Last summer, the Standing Committee on Justice and Human Rights (JUST) listened to witnesses from across the country on the potential harmful impacts the feds’ new prostitution laws would have on the lives of women.
Monica Forrester was among the few sex workers invited to speak to the committee, but she couldn’t attend because she was supporting a friend, also a sex worker, who had been arrested under the law that was ruled unconstitutional by the Supreme Court of Canada in December 2013 – the same law the Supreme Court gave the government one year to fix.
Justice Minister Peter Mackay said the resulting Protection Of Communities And Exploited Persons Act (PCEPA), Bill C-36, was the government’s only option.
He went on to say that the bill “recognizes that victims of prostitution are many… they are vulnerable people” and that the “persons who sell their own sexual services are prostitution’s primary victims.” Yet the PCEPA enacts laws very similar to the ones that were struck down. Specifically, the PCEPA recriminalizes the lives of the most vulnerable and marginalized involved in the sex trade, trans sex workers. The new law fails to address their lived reality.
Monica Forrester’s submission to the committee sheds light on that reality. “A lot of trans women like me, because they don’t have basic human rights, can’t find jobs,” she says.
While Canadian courts and human rights tribunal decisions state that trans people’s human rights are protected on the grounds of sex and/or disability, gender identity is not expressly listed as a prohibited grounds for discrimination. Trans people do not receive the full benefit of these decisions since most employers and many trans people are not aware of these protections. Trans persons can experience discrimination when applying for jobs and before or during transitioning at their current job.
A 2013 investigation by Trans PULSE, a community-based academic research group, reported that trans people in Ontario have high rates of unemployment, workplace discrimination and poverty. The report notes that these factors increase trans “participation in criminalized work to survive, which, combined with police profiling, produces high levels of criminalization.”
These higher rates are attributable not only to the economic stresses transgender people face finding jobs and adequate housing, but also to the high cost of the often uninsured medical procedures needed for their transition.
Trans people constitute the majority of sex workers in prison populations in Ontario.
Discrimination also occurs at the hands of police one-quarter of trans persons report police harassment because of their gender identity.
Sex work, as Forrester’s statement highlights, is a way for some women to have access to community.
The government’s new law will increase the dangers faced by trans sex workers in particular, since they tend to be overrepresented among street-level sex workers, the most dangerous form of sex work. Some 20 per cent of trangender women participate in sex work, double the rate of cisgender women, according to a June statement on Bill C-36 released by national LGBT human rights organization Egale Canada. That statement notes that the government’s new law is “silent about the realities of male and trans sex workers.”

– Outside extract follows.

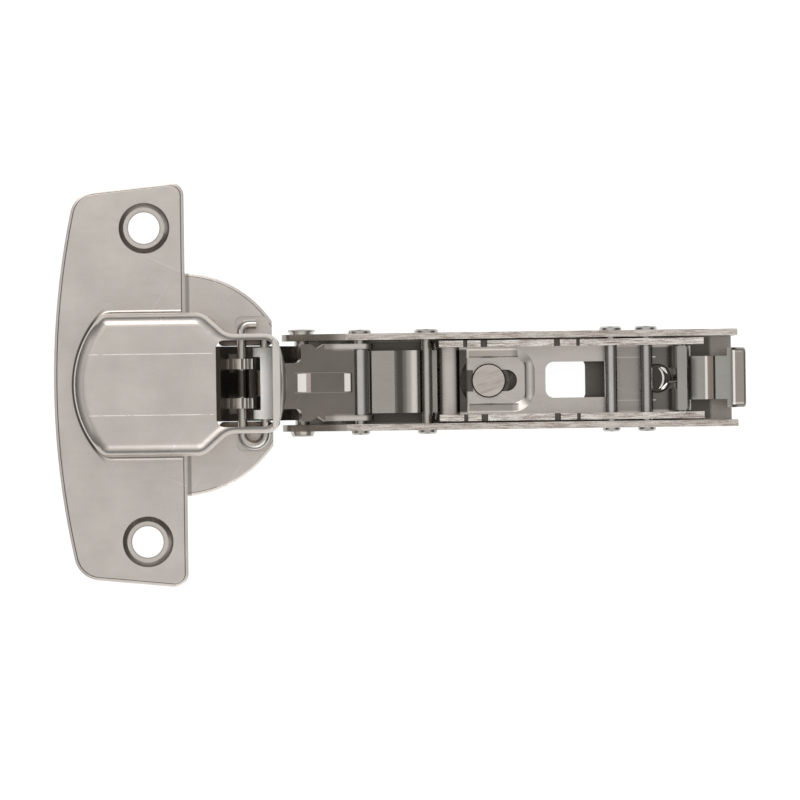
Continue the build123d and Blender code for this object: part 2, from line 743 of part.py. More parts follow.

Trans Equality Society of Alberta (TESA) noted that the bill “does not reflect any interest in keeping people in the sex work community safe, nor does it reflect any support for helping marginalized people remain out of sex work in the first place.”
During the Justice Committee hearings, Chanelle Gallant, a former staffer at Maggie’s: Toronto’s Sex Worker Action Project, said that the bill “will lead to beaten, raped and murdered sex workers and an increase in HIV and AIDS. We will consider this parliament partially responsible for those outcomes for the sex worker community.”
December 17 marks the International Day to End Violence Against Sex Workers, a day to honour sex workers’ lives lost due to violence. Gallant says, “We also remember to fight like hell for the living.”
Naomi Sayers is a sex work activist and founder of the sex workers rights group Southwestern Ontario Sex Workers. She is currently a common law student at the University of Ottawa.
Approximately 20% Transgender women who report participating in sex work in Canada, about twice the proportion of cisgender women.
One-quarter Trans people who report being harassed by police in Ontario because of their gender identity.
6% Trans people who report doing time in jail.